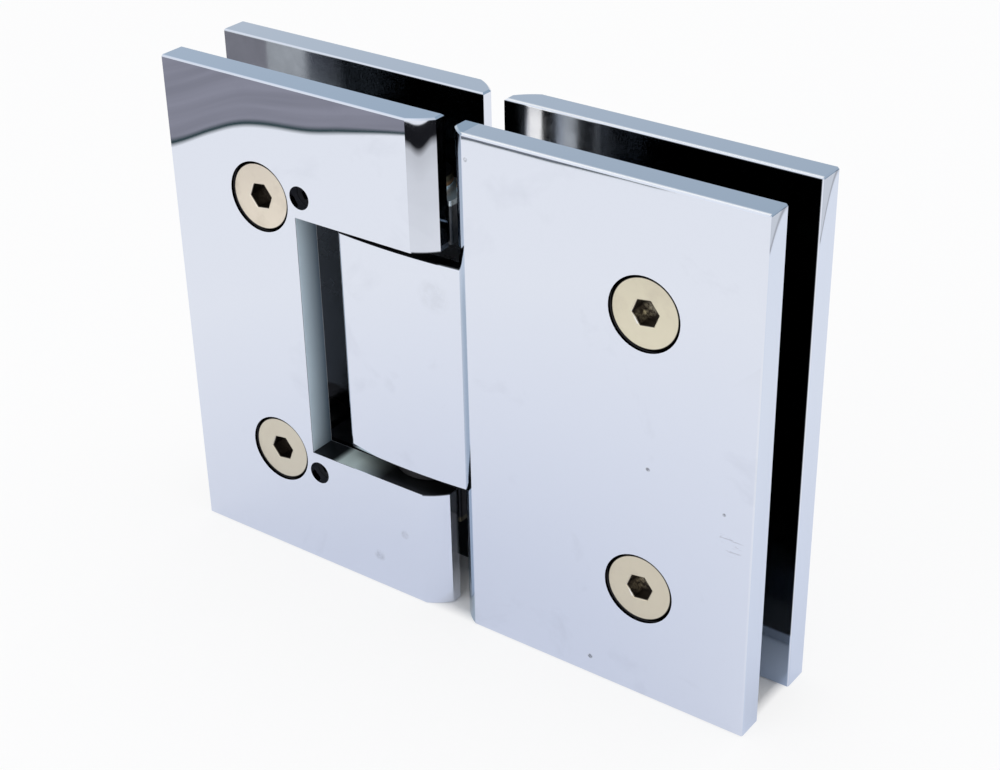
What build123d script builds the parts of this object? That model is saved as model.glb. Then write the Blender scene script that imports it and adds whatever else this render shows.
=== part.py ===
from build123d import *
import os
from math import cos, radians, sin, sqrt

os.makedirs("parts", exist_ok=True)

# Double-action hinge between a fixed glass panel (+X side) and a glass door (-X side).
# X runs along the plates, Y through the glass with the front at -Y, and Z up.
# The origin is the middle of the hinge, on the level of its lower edges.

# Plates
plate_height = 90.0
plate_width = 55.0
plate_thick = 5.0
leaf_gap = 4.0
edge_break = 0.3

# Glass slot
slot_width = 10.0
slot_gap = 1.0

# Pivot and plate noses
pivot_margin = 0.5
nose_clearance = 1.45
knuckle_nose_clearance = 1.05

# Window of the door plates round the knuckle
window_height = 45.0
window_gap = 6.2

# Knuckle block of the fixed leaf
knuckle_gap = 2.0
knuckle_recess = 3.0
knuckle_crown = 0.7
knuckle_corner = 0.8
knuckle_break = 0.2
knuckle_root = 1.0
stem_length = 12.0
stem_clearance = 0.3

# Clamp screws
screw_window_gap = 1.4
screw_spacing = 48.6
screw_head_diameter = 11.4
screw_head_gap = 0.5
screw_shank_diameter = 6.0
screw_shank_gap = 0.3
screw_socket = 4.0
screw_socket_depth = 2.5
screw_socket_break = 0.2
screw_socket_turn = 8.0
screw_sink = 0.35
recess_land = 0.5
tapped_floor = 0.8
tapped_bottom = 0.4
seat_clearance = 0.05
thread_clearance = 0.05

# Pivot arms
arm_height = 7.5
arm_end_inset = 0.2
arm_screw_gap = 2.1
arm_corner = 0.5
hub_clearance = 0.2
collar_height = 2.2
collar_break = 0.35
rib_height = 1.5
rib_width = 1.5
rib_clearance = 0.1
rib_length = 14.0

# Set screws of the arms
set_screw_inset = 3.7
set_screw_diameter = 4.0
set_screw_sink = 1.95
set_screw_point_diameter = 2.7
set_screw_point = 1.8
set_screw_socket = 2.0
set_screw_socket_depth = 2.0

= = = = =

**What is expected:**
Take the listing above and set it down exactly.

**Solution to this problem:**
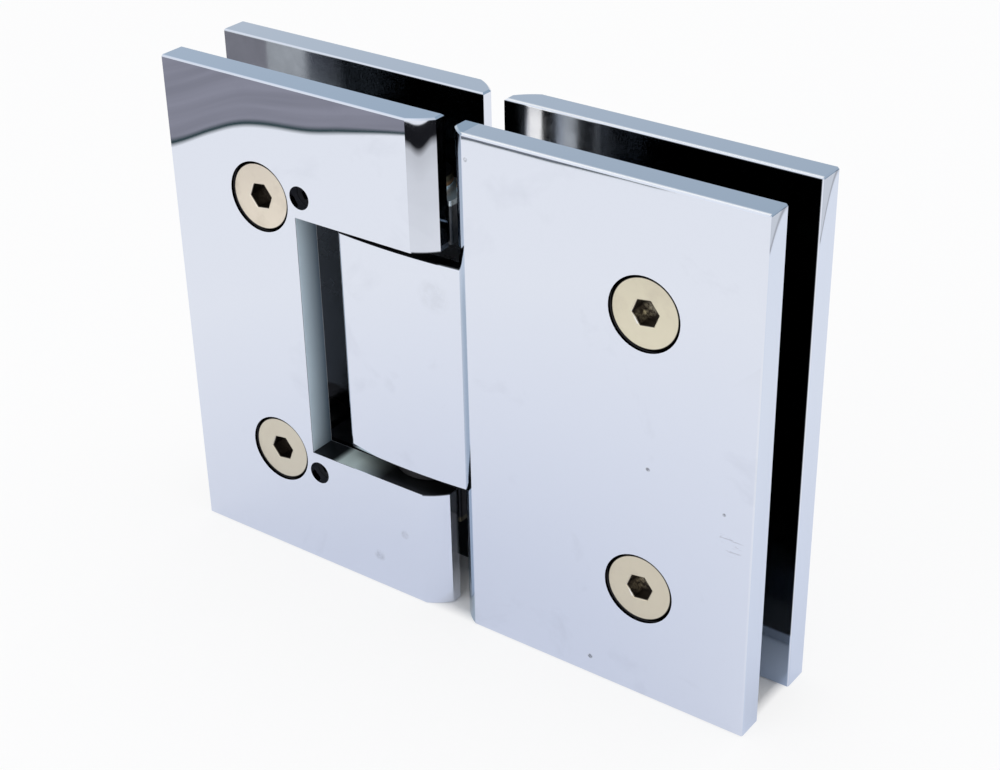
What build123d script builds the parts of this object? That model is saved as model.glb. Then write the Blender scene script that imports it and adds whatever else this render shows.
=== part.py ===
from build123d import *
import os
from math import cos, radians, sin, sqrt

os.makedirs("parts", exist_ok=True)

# Double-action hinge between a fixed glass panel (+X side) and a glass door (-X side).
# X runs along the plates, Y through the glass with the front at -Y, and Z up.
# The origin is the middle of the hinge, on the level of its lower edges.

# Plates
plate_height = 90.0
plate_width = 55.0
plate_thick = 5.0
leaf_gap = 4.0
edge_break = 0.3

# Glass slot
slot_width = 10.0
slot_gap = 1.0

# Pivot and plate noses
pivot_margin = 0.5
nose_clearance = 1.45
knuckle_nose_clearance = 1.05

# Window of the door plates round the knuckle
window_height = 45.0
window_gap = 6.2

# Knuckle block of the fixed leaf
knuckle_gap = 2.0
knuckle_recess = 3.0
knuckle_crown = 0.7
knuckle_corner = 0.8
knuckle_break = 0.2
knuckle_root = 1.0
stem_length = 12.0
stem_clearance = 0.3

# Clamp screws
screw_window_gap = 1.4
screw_spacing = 48.6
screw_head_diameter = 11.4
screw_head_gap = 0.5
screw_shank_diameter = 6.0
screw_shank_gap = 0.3
screw_socket = 4.0
screw_socket_depth = 2.5
screw_socket_break = 0.2
screw_socket_turn = 8.0
screw_sink = 0.35
recess_land = 0.5
tapped_floor = 0.8
tapped_bottom = 0.4
seat_clearance = 0.05
thread_clearance = 0.05

# Pivot arms
arm_height = 7.5
arm_end_inset = 0.2
arm_screw_gap = 2.1
arm_corner = 0.5
hub_clearance = 0.2
collar_height = 2.2
collar_break = 0.35
rib_height = 1.5
rib_width = 1.5
rib_clearance = 0.1
rib_length = 14.0

# Set screws of the arms
set_screw_inset = 3.7
set_screw_diameter = 4.0
set_screw_sink = 1.95
set_screw_point_diameter = 2.7
set_screw_point = 1.8
set_screw_socket = 2.0
set_screw_socket_depth = 2.0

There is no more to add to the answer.